Ocean, ice and gravity

As global temperatures rise, so too does the fear that within the next century, either the Greenland or one of the two Antarctic ice sheets will reach breaking point. Which ice sheet melts first, and when, will determine the pattern and scale of sea level rise across the planet. The reason for this, O’Leary explains, is gravity.

“The three ice sheets exert a powerful gravitational attraction, pulling ocean water towards them. The larger the ice sheet, the larger the gravitational pull, and vice versa.

“So, if an ice sheet diminishes due to melting, water will migrate away from the ice sheet, due to its own reduced gravitational effect and the increased effect of the other two ice sheets.”

He describes this as the ‘climate change paradox’. A melting ice sheet could actually make the sea level fall along coastlines located near the ice sheet, while the regions furthest from the ice sheet will experience sea level rise greater than the global average.

These impacts have been further characterised by recent fluid dynamics simulations of the collapse of the three polar ice sheets, which showed that each would produce a distinct pattern of sea level change.

“If the East Antarctic ice sheet melted, the sea level across much of Australia, for example, would be lower than the global average, whereas Pacific Island communities would experience a rise of up to 1.5 metres,” O’Leary says.
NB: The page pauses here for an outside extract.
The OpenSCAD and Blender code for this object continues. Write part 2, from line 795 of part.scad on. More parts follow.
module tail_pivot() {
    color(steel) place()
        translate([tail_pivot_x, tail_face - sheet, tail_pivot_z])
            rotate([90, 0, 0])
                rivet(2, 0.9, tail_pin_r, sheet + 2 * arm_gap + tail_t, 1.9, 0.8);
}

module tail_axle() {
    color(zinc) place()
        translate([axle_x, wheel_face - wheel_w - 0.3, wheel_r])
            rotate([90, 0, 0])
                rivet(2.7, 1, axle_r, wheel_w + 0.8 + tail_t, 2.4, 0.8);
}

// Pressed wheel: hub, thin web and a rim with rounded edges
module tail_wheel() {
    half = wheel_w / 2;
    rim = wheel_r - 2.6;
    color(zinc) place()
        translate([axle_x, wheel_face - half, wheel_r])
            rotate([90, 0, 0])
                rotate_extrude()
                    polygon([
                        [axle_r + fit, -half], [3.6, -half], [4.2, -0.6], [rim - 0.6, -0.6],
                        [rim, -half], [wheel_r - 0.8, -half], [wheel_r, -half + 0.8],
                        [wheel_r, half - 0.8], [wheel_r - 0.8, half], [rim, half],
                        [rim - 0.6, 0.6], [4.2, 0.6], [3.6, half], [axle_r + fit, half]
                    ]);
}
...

“But if the West Antarctic ice sheet was to melt, Australia would experience a sea level rise of more than one metre; however the rise in Broome would be 20 centimetres greater than that in Sydney, which is closer to the ice sheet.

“If the Greenland ice sheet collapsed, Australians would see a rise similar to the global average, while people living in Northern Scandinavia and Scotland would actually experience a fall in their sea levels.”
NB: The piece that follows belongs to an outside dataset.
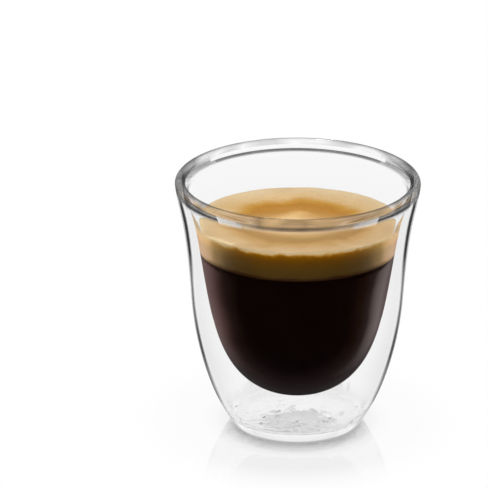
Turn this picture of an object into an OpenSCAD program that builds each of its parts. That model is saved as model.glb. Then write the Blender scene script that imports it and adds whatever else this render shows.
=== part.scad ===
// A double espresso in a small double-walled glass.
// Origin at the middle of the foot, on the surface that the glass stands on. +Z is up. Sizes are in mm.

/* [Glass outside] */
// Outside width across the rounded rim
rim_d = 65; // [52:0.5:80]
// Height from the table to the top of the rim
glass_h = 69.3; // [56:0.1:85]
// Width of the rounded rim bead
bead_d = 2.8; // [2.2:0.1:3.6]
// Width of the foot where it meets the table
foot_d = 34.4; // [28:0.1:42]
// Width of the body at its waist
waist_d = 56.7; // [47:0.1:69]
// Height of the waist above the table
waist_h = 36.6; // [30:0.1:44]
// Height of the small rounding round the edge of the foot
foot_round = 0.7; // [0.5:0.1:0.9]
// Steepness of the body as it leaves the foot, in degrees above the table
foot_angle = 50; // [42:1:60]

/* [Glass walls] */
// Thickness of the outer wall at the waist
outer_wall = 1.6; // [1.2:0.1:2]
// Thickness of the inner cup's wall at its shoulder
cup_wall = 1.8; // [1.4:0.1:2.2]
// Thickness of the base in the middle
base_t = 4.4; // [3.6:0.1:5.3]
// Depth of the shallow hollow under the foot
hollow_depth = 0.3; // [0.25:0.05:0.5]
// Width of the flat ring that the foot stands on
ring_w = 3; // [2.4:0.1:4]

/* [Air space] */
// Air space between the base and the underside of the inner cup
air_below = 4.9; // [4:0.1:5.9]
// Air space beside the inner cup at its shoulder
air_beside = 4.1; // [3.3:0.1:5]
// Height of the inner cup's shoulder below the waist
shoulder_drop = 5.9; // [4.8:0.1:7.2]
// Depth at which the two walls join below the top of the rim
join_depth = 2.6; // [2.1:0.1:3.2]

/* [Drink] */
// Distance from the top of the rim down to the top of the crema
headroom = 11.8; // [9.6:0.1:14.2]
// Thickness of the crema layer
crema_t = 7.2; // [5.9:0.1:8.7]

/* [Hidden] */
$fn = 96;

// Heights that the pieces share
bead_r = bead_d / 2;
rim_z = glass_h - bead_r;
join_z = glass_h - join_depth;
shoulder_z = waist_h - shoulder_drop;
cup_under_z = base_t + air_below;
cup_floor_z = cup_under_z + cup_wall;
crema_top_z = glass_h - headroom;
coffee_top_z = crema_top_z - crema_t;

// Radii that the pieces share
rim_r = rim_d / 2;
waist_r = waist_d / 2;
foot_r = foot_d / 2;
hollow_r = foot_r - ring_w;
shoulder_r = waist_r - outer_wall - air_beside;
mouth_r = rim_r - bead_d;

// A smooth curve from point a to point d that leaves towards b and arrives from c
function bend(a, b, c, d, t) =
    pow(1 - t, 3) * a + 3 * pow(1 - t, 2) * t * b + 3 * (1 - t) * t * t * c + t * t * t * d;
function curve(a, b, c, d, steps) = [for (k = [0 : steps]) bend(a, b, c, d, k / steps)];

// The curve's direction, and the step across it towards the air space
function heading(a, b, c, d, t) =
    pow(1 - t, 2) * (b - a) + 2 * (1 - t) * t * (c - b) + t * t * (d - c);
function inward(v) = [-v[1], v[0]] / norm(v);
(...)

Together, the two Antarctic ice sheets are about twice the size of Australia, and hold about 90 per cent of the Earth’s frozen water. If these melted, the Earth’s average sea level would rise by 60 metres, drowning civilisations around the world. In Sydney, only the tips of the Opera House sails would be visible above the waves.

It’s therefore a major climate change misconception that all coastlines will experience a sea level rise of between 60 centimetres and a metre this century. These predictions, O’Leary cautions, are based on modelling that calculates the volume of ice melt divided over the area of the oceans – it’s a globally averaged measurement. The real behaviour of the ocean surface in response to an ice sheet melt will be far more complex.
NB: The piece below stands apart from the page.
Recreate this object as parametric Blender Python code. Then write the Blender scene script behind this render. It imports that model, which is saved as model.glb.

Furthermore, while satellite data over the past 20 years suggests an average sea level rise of three millimetres per year, there are significant local and regional variations – including hotspots in the western Pacific and over northern Australia that are experiencing rises three times the global average. This may be due to current patterns, thermal expansion or atmospheric effects. The extreme La Niña event in 2011–12, for example, delivered a massive pool of warm water, driven by enhanced trade-winds flow, and higher than average sea levels to the north and west of Australia.

In addition, the gradual melting of individual ice sheets and glaciers over time causes changes in the Earth’s gravitational field and rotational state. Shoreline positions may also be altered by tectonic movements, and by the expansion of land previously under the weight of glacial ice.

“These phenomena can all contribute to geographic variation in sea level change. So there’s massive uncertainty in current climate and ice sheet models,” says O’Leary.

To isolate the effect of ice-sheet melts on sea-level rise, he’s now following up his work on Pliomax and studying Australian coastal sediments and morphology, for a project led by Macquarie University and funded by the Australian Research Council.

“We’re taking a novel approach by using the coastal imprint combined with simulations of ice sheet collapses to identify which ice sheets contributed to past sea level rises.

“Basically, we’ll be able to ‘fingerprint’ the meltwater sources for sea-level rise during the last interglacial period using inverse modelling of the distinct geometry of Australia’s sea-level record.”

The research outcomes will help answer three major scientific questions: which polar ice sheets are the most vulnerable to warming, how fast would sea levels rise, and what are the likely impacts on the world’s coastlines during the 21st century?

Polar ice and tropical life

More than 30 years ago the United Nations was already focused on modern-day climate change.

In 1988, the UN Environment Programme and the World Meteorological Organization established the Intergovernmental Panel on Climate Change (IPCC). In its fifth assessment report in 2013 the IPCC assumed a ‘steady as she goes’ approach to emissions.

The scientific community, however, is not confident that emissions will moderate, let alone reduce. It’s taken only one century for the global sea level to rise as much as 20 centimetres – about the same amount as the preceding 2,000 years, which was due mainly to glacier melts and thermal expansion of the oceans. There’s a greater than 90 per cent probability this century will see a global sea level rise of between 0.8 and one metre.

While many island nations are dreading the higher seas that will erode their coastlines, swamp communities and wash away crops and livelihoods, there’s a wider perception that there’s time to reverse the trend and that surely ‘science will save us’. However, already there’s been a global temperature rise of one degree, and, as O’Leary says, even a modest rise of two degrees could result in a significant rise in global sea levels.

It’s no surprise, then, that the United Nations Refugee Agency predicts that events linked to climate change will become the biggest drivers of community displacement, and is anticipating a humanitarian crisis of ‘climate-change refugees’.

Unfortunately, current generalisations about rising sea-level are disadvantaging many communities that rely on scientific reports to guide coastal planning and mitigation strategies. But any way you look at it, a potential ice-sheet collapse is a critical concern for Pacific island nations. As O’Leary emphasises, “The further you are to a melting ice sheet, the higher the sea will be rising around you”.

“Many of these distal, tropical communities have high-density populations that could face environmental and economic devastation. Whole cultures would be swallowed by the sea.”

We can only hope that governments worldwide have their ears to the Earth ready for the answer to one of the century’s biggest environmental questions: just how vulnerable are the planet’s ice-sheets to global warming?